Mentally rehearse the interview

Long waits can make people overthink and sound nervous or inconsistent. A bit of practice helps.

I’d rehearse, in simple language:

  • Why you’re going.
  • Why you’re going now (or at that particular time).
  • Why you’ll return to your home country.

Write your answers down. Say them out loud. You’re not memorizing a script—you’re clarifying your own story so it comes out naturally when the officer asks.

How to Speed Up Your U.S. Visa Application and Avoid Delays

8. When to Get Professional Help (and When You Don’t Need It)

Not everyone needs a lawyer or consultant. But some people absolutely do, especially when the stakes are high and the timeline is tight.

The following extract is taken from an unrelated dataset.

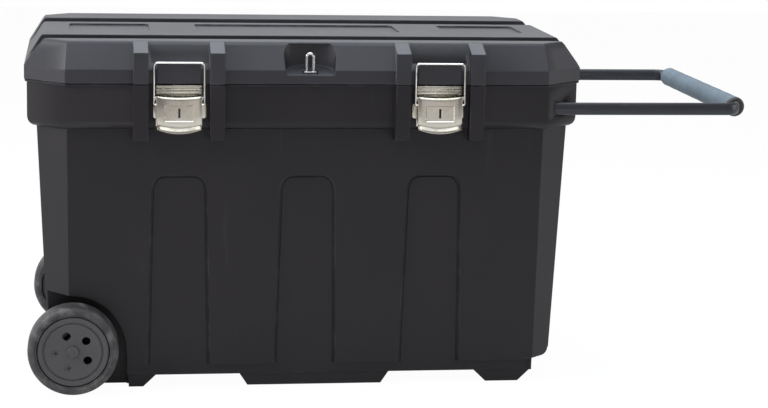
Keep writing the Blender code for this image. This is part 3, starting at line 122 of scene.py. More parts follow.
class Sheet:
    """A node tree, with one method that adds any node and wires for their outputs."""

    def __init__(self, tree: bpy.types.NodeTree, coordinates: str) -> None:
        """Take the tree, and the coordinates that its patterns lie on."""
        self.tree = tree
        self.place = self.node("ShaderNodeTexCoord", {}, {}, coordinates)

    def node(self, kind: str, settings: dict, values: dict, output: str | int = 0) -> Wire:
        """Add any node.

        Args:
            kind: the node's type.
            settings: its own settings, set first.
            values: values or wires of its sockets, by name or number.
            output: the output that is returned.

        Returns:
            The wire of that output.
        """
        added = self.tree.nodes.new(kind)
        for name, setting in settings.items():
            setattr(added, name, setting)
        for name, value in values.items():
            self.feed(added.inputs[name], value)
        return Wire(self, added.outputs[output])

    def feed(self, socket: bpy.types.NodeSocket, value: Wire | float | Sequence[float]) -> None:
        """Link or set one input.

        Args:
            socket: the input.
            value: what it gets.
        """
        if isinstance(value, Wire):
            self.tree.links.new(value.socket, socket)
        else:
            socket.default_value = value

    def is_ray(self, kind: str) -> Wire:
        """1 where the ray is of a kind that Light Path names."""
        return self.node("ShaderNodeLightPath", {}, {}, kind)

    def is_mirrored(self) -> Wire:
        """1 where the ray comes by way of gloss or glass."""
        return self.is_ray("Is Glossy Ray") + self.is_ray("Is Transmission Ray")

    def between(self, value: Wire, low: float, high: float) -> Wire:
        """A value mapped smoothly from low and high to 0 and 1, and held there."""
        return self.node("ShaderNodeMapRange", {"interpolation_type": "SMOOTHSTEP"},
                         {"Value": value, "From Min": low, "From Max": high})

    def blend(self, share: Wire | float, first: Wire | Colour, second: Wire | Colour) -> Wire:
        """A mix of two colours, with this share of the second."""
        ends = [c if isinstance(c, Wire) else (*c, 1.0) for c in (first, second)]
        return self.node("ShaderNodeMix", {"data_type": "RGBA"}, {0: share, 6: ends[0], 7: ends[1]}, 2)

    def toned(self, share: Wire, colour: Colour, tones: Pair) -> Wire:
        """A colour that runs from one tone of itself to another."""
        return self.blend(share, *(tuple(c * tone for c in colour) for tone in tones))

    def show(self, share: Wire, first: Wire, second: Wire, output: str) -> None:
        """Mix two shaders into the tree's output node of that name."""
        mix = self.node("ShaderNodeMixShader", {}, {0: share, 1: first, 2: second})
        self.feed(self.tree.nodes[output].inputs["Surface"], mix)


class ShaderSheet(Sheet):
    """The node tree of one material, with its Principled shader."""

    edge_samples = 6
    flat_cosine = 0.995
    edge_cosine = 0.75

    def __init__(self, name: str) -> None:
        """Start an empty material.

        Args:
            name: the material's name.
        """
        self.material = bpy.data.materials.new(name)
        self.material.use_nodes = True
        super().__init__(self.material.node_tree, "Object")
        self.shader = self.tree.nodes["Principled BSDF"]

    def rounded_normal(self, radius: float) -> Wire:
        """The normal of an edge rounded by a radius."""
        return self.node("ShaderNodeBevel", {"samples": self.edge_samples}, {"Radius": radius})

    def worn_edges(self, radius: float) -> Wire:
        """Find how near a point is to an edge.

        Args:
            radius: how far from an edge its wear reaches.

        Returns:
            0 on a flat face and up to 1 on a sharp edge.
        """
        soft = self.rounded_normal(radius)
        hard = self.node("ShaderNodeNewGeometry", {}, {}, "Normal")
        facing = self.node("ShaderNodeVectorMath", {"operation": "DOT_PRODUCT"}, {0: soft, 1: hard}, "Value")
        return self.between(facing, self.flat_cosine, self.edge_cosine)

    def bump(self, height: Wire, strength: float, distance: float, normal: Wire | None = None) -> Wire:
        """Add a bumped normal.

        Args:
            height: the height's pattern.
            strength: how much of it is used.
            distance: how high it is, in metres.
            normal: the normal that it lies on.

        Returns:
            The new normal.
        """
        values = {"Height": height, "Strength": strength, "Distance": distance}
        if normal:
            values["Normal"] = normal
        return self.node("ShaderNodeBump", {}, values)

    def finish(self, **inputs: Wire | float | Sequence[float]) -> bpy.types.Material:
        """Feed the Principled shader.

        Args:
            inputs: its sockets, with underscores for spaces.

        Returns:
            The finished material.
        """
        for name, value in inputs.items():
            self.feed(self.shader.inputs[name.replace("_", " ")], value)
        return self.material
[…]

I’d seriously consider professional help if:

  • You have prior visa refusals, overstays, or immigration violations.
  • You’re applying for complex categories (O-1, EB-2 NIW, certain work visas).
  • Your case involves sensitive issues (criminal history, security-related work, complicated family situations).

A good immigration lawyer or reputable advisor can:

  • Help you decide whether to push for an expedite or not.
  • Review your DS-160 for consistency and potential risk points.
  • Map out alternative routes if the U.S. timeline simply doesn’t work.

On the other hand, if your case is straightforward—tourism, a simple family visit, or a standard student visa with a clean history—you may not need paid help. Stick to official sources like travel.state.gov and the official scheduling portals, and be very skeptical of anyone selling guarantees, inside connections, or secret ways to reschedule your U.S. visa interview to another country.


If your U.S. visa appointment is over a year away, you’re dealing with a system problem, not a personal failure. You can’t control consulate staffing or global demand. But you can control how you respond: where you apply, how clean your application is, whether you try for a legitimate expedite, and what you do with the year in between.

The real question isn’t only How do I get to the U.S.? It’s also How do I keep my life moving forward even if I don’t? Once you start planning around that, the long wait becomes a constraint—not a full stop.